Run down, depressed, or trying to stay positive?
Don’t reach for a tub of ice cream or a big bag of chips. There’s growing evidence that you can boost your mood with food, but it has to be the right food.
Diet decisions that improve the rest of the body may also improve the brain’s outlook on the world.
Overall healthy eating – fruits, vegetables, healthy fats and whole grains – has been linked in studies to lower risk of depression and even suicide.
Nutrition also influences the immune system, which has been shown to affect the risk of depression, as well.
Try adding these five mood-boosting foods to your daily diet.
Salmon is a nutritional powerhouse fully of omega-3 fatty acids, a key nutrient that our bodies don’t produce on their own.
Omega-3 fatty acids are part of the membranes that surround cells in the body, particularly in the brain. Research has shown that consuming fish like salmon with omega-3 fatty acids may ease depression.

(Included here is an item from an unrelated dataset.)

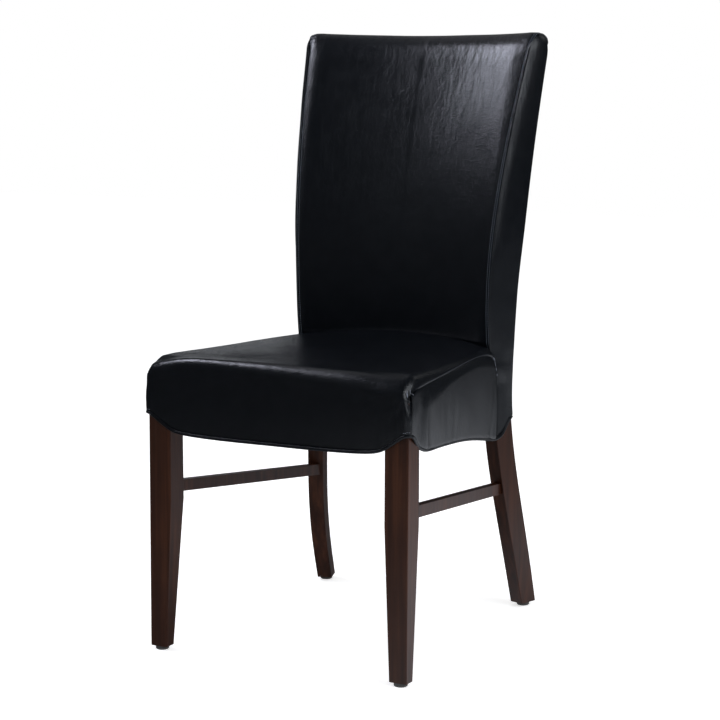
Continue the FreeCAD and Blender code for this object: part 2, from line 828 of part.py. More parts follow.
def seatForm(inside, low, rear):
    """Padded form of the seat, smaller by a distance inside its leather."""
    roll = seatRoll - inside
    rolled = []
    for degrees in (0, 25, 48, 69, 90):
        bend = math.radians(degrees)
        y = seatFront + seatRoll - roll * math.cos(bend)
        side = inside + (seatCorner - inside) * (1 - math.sin(bend))
        top = inside + roll * (1 - math.sin(bend))
        rolled.append(seatSection(y, side, top, low))
    flat = [seatSection(y, inside, inside, low) for y in steps(seatFront + seatRoll, rear, 7)[1:]]
    return joinedLofts(rolled, flat)


def sideZone(grow):
    """Block that takes in the side panel of the seat up to its seam."""
    outline = [(y - grow if index == 0 else y, z) for index, (y, z) in enumerate(sideSeam)]
    points = [onSidePlane(y, z + grow) for y, z in outline]
    points[-1] = onSidePlane(sideSeam[-1][0] + grow, sideSeam[-1][1])
    seam = Part.BSplineCurve()
    seam.interpolate(points)
    low = [onSidePlane(points[-1].y, skirtFloor), onSidePlane(points[0].y, skirtFloor)]
    edges = [seam.toShape(), Part.LineSegment(points[-1], low[0]).toShape(),
             Part.LineSegment(low[0], low[1]).toShape(), Part.LineSegment(low[1], points[0]).toShape()]
    return Part.Face(Part.Wire(edges)).extrude(outwards)


shell = seatForm(0.0, sheetLow, seatRear + coverTuck)
shell = shell.cut(seatForm(leather, sheetLow - leather, seatRear + spare))
backHeights = [innerCoverBottom - spare] + steps(innerCoverBottom, backTop - topRoll, 8)
backBody = loftOf([bandSection(z, -spare, thickness(z) + seatGap, -seatGap) for z in backHeights])
seatSide = shell.common(sideZone(0.0)).cut(sideTrim)
seatSide = max(seatSide.Solids, key=lambda solid: solid.Volume)
shapes["seat_side_panel_right"] = seatSide
shapes["seat_side_panel_left"] = mirrored(seatSide)
zone = sideZone(coverGap)
behindSideFrom = Vector(seatRearHalf - shoulderRadius, seatRear - coverEnd, railTop / 2)
behindSide = Part.makeBox(legSpread, backSeatY, railTop, behindSideFrom)
seatCover = shell.cut(zone).cut(mirrored(zone)).cut(backBody).cut(frontTrim)
seatCover = seatCover.cut(behindSide).cut(mirrored(behindSide))
shapes["seat_cover"] = max(seatCover.Solids, key=lambda solid: solid.Volume)

# Foam of the seat, on the webbing
foamBottom = railTop + strapThickness + weaveRise + coverGap
foam = seatForm(coverFit, sheetLow, seatRear + foamTuck)
underFoamFrom = Vector(-legSpread, seatFront - spare, sheetLow - spare)
underFoam = Part.makeBox(2 * legSpread, 2 * backSeatY, foamBottom - underFoamFrom.z, underFoamFrom)
foam = foam.cut(underFoam).cut(backBody)
shapes["seat_foam"] = max(foam.Solids, key=lambda solid: solid.Volume)

# Dust cover under the frame
frontCorner = Vector(sideRailX(clothInset), clothInset, railBottom)
rearCorner = Vector(sideRailX(rearRailEnd.y), rearRailEnd.y + clothTurn, railBottom)
sheet = [frontCorner, rearCorner]
sheet += [Vector(-corner.x, corner.y, corner.z) for corner in (rearCorner, frontCorner)]
cloth = Part.Face(polygon(sheet)).extrude(Vector(0, 0, -dustCoverThickness))
legNotchFrom = Vector(legX - clothCut, 0, railBottom - railHeight / 2)
legNotch = Part.makeBox(legSpread, frontLegDepth + clothCut, railHeight, legNotchFrom)
postReach = postDepth(railMiddle) / 2 + clothCut
postNotch = boxBetween(postAtRail.sub(inward * postReach), postAtRail.add(inward * (postReach + clothCut)),
                       postWidth(railMiddle) + 2 * clothCut, 2 * railHeight)
for notch in (legNotch, postNotch):
    cloth = cloth.cut(notch).cut(mirrored(notch))
shapes["dust_cover"] = cloth


# Piping along the edge of the skirt

def piping(points):
    edges = rounded(points)
    path = Part.Wire(edges)
    start = Part.Wire(Part.makeCircle(pipingRadius, points[0], points[1].sub(points[0])))
    tube = path.makePipeShell([start], True, False)
    plain = math.pi * pipingRadius ** 2 * path.Length
    radii = [edge.Curve.Radius for edge in edges if edge.Curve.TypeId == "Part::GeomCircle"]
    print("piping", round(path.Length), "mm long, least radius", round(min(radii), 1),
          "volume ratio", round(tube.Volume / plain, 4))
    return tube


def sideSurfaceX(y, z):
    """Middle of the leather at the bottom of the side skirt."""
    if y < seatRear:
        return seatHalf(y) - leather / 2
    corner = leatherCorner(z)
    seam = seatHalf(seatRear)
    share = (y - seatRear) / (corner.y - seatRear)
    return seam + (corner.x - seam) * share - leather / 2


# One length of piping round the whole skirt, its ends meeting in the middle of the rear
pipingDrop = pipingRadius + coverGap
frontRoute = [Vector(x, seatFront + leather / 2, z) for x, z in shifted(bothWays(frontEdge), pipingDrop)]
sideRoute = [Vector(sideSurfaceX(y, z), y, z) for y, z in shifted(sideEdge, pipingDrop)]
rearRoute = [onBack(z, x / leatherCorner(z).x, leather / 2) for x, z in shifted(rearEdge, pipingDrop)]
rearRoute[0].x = coverGap / 2
rightHalf = rearRoute + sideRoute[::-1]
leftHalf = [Vector(-point.x, point.y, point.z) for point in reversed(rightHalf)]
shapes["skirt_piping"] = piping(rightHalf + frontRoute[::-1] + leftHalf)

# Origin on the floor under the middle of the chair
whole = Part.makeCompound(list(shapes.values())).optimalBoundingBox(False, False)
toMiddle = Vector(-(whole.XMin + whole.XMax) / 2, -(whole.YMin + whole.YMax) / 2, -whole.ZMin)
print("size", round(whole.XLength, 1), round(whole.YLength, 1), round(whole.ZLength, 1), "shift", toMiddle)
for node, shape in shapes.items():
    shape.translate(toMiddle)
    print(node, len(shape.Solids), round(shape.Volume / 1000, 1), shape.isValid())
    shape.exportStep("parts/" + node + ".step")
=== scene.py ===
import bmesh
import bpy
import math
import numpy as np
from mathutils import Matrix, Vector
from mathutils.bvhtree import BVHTree


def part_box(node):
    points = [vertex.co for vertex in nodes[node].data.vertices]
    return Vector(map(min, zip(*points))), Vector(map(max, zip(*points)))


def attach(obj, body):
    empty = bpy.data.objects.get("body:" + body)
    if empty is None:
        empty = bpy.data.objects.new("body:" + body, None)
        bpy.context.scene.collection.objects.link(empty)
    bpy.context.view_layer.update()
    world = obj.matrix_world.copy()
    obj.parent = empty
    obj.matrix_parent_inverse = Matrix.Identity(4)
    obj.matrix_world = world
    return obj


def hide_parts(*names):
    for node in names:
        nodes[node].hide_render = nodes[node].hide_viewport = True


# Leather dining chair: black leather seat and curved back with a piped, scalloped skirt, on dark legs.
# Shapes are worked out in millimetres from the front of the front legs, then set in the frame in metres.

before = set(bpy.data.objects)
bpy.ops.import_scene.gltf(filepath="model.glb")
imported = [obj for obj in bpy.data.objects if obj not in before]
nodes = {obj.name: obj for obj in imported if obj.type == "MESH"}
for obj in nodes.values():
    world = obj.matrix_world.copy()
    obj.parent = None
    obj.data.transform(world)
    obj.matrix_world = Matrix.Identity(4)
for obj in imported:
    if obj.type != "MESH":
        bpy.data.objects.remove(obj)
scene = bpy.context.scene
scene.view_settings.view_transform = "Standard"
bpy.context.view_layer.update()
railSetback = 3.0
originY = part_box("front_rail")[0].y * 1000 - railSetback
leatherThickness = 1.8
hemDrop = 0.6  # how far a hem hangs below the edge line of its skirt
sides = (("left", -1), ("right", 1))
print("frame loaded,", len(nodes), "pieces")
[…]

Salmon is also an inflammation – fighting food.
A candy bar may leave you feeling blah after you eat it, but a piece of dark chocolate could give you a mood boost.
Dark chocolate may be giving not only your brain but also your immune system and eyes a real boost, research shows.
Be careful, though, with the chocolate you choose.
In their studies, researchers used dark chocolate with 70 percent cacao, a recipe reserved for the darkest of dark chocolate. This usually means the chocolate testes more bitter than sweet because only 30 percent of the candy bar is sugar and milk.
Fruits are all good for you as part of a balanced diet, but berries are particularly powerful for the brain.
Berries are rich in flavonoids, which helps regulate mood and improve memory and reduces inflammation.
Spinach and Kale
Dark, leafy greens like spinach and kale are full of omega-3 fatty acids and are inflammation – fighting foods too.
Greens are also rich in magnesium, which plays a major role in brain function and mood.
Almonds are a healthy fat, which boosts brain health.
They are also rich in a compound called tyrosine, which has been found to prevent a decline in cognitive function, especially in response to stress.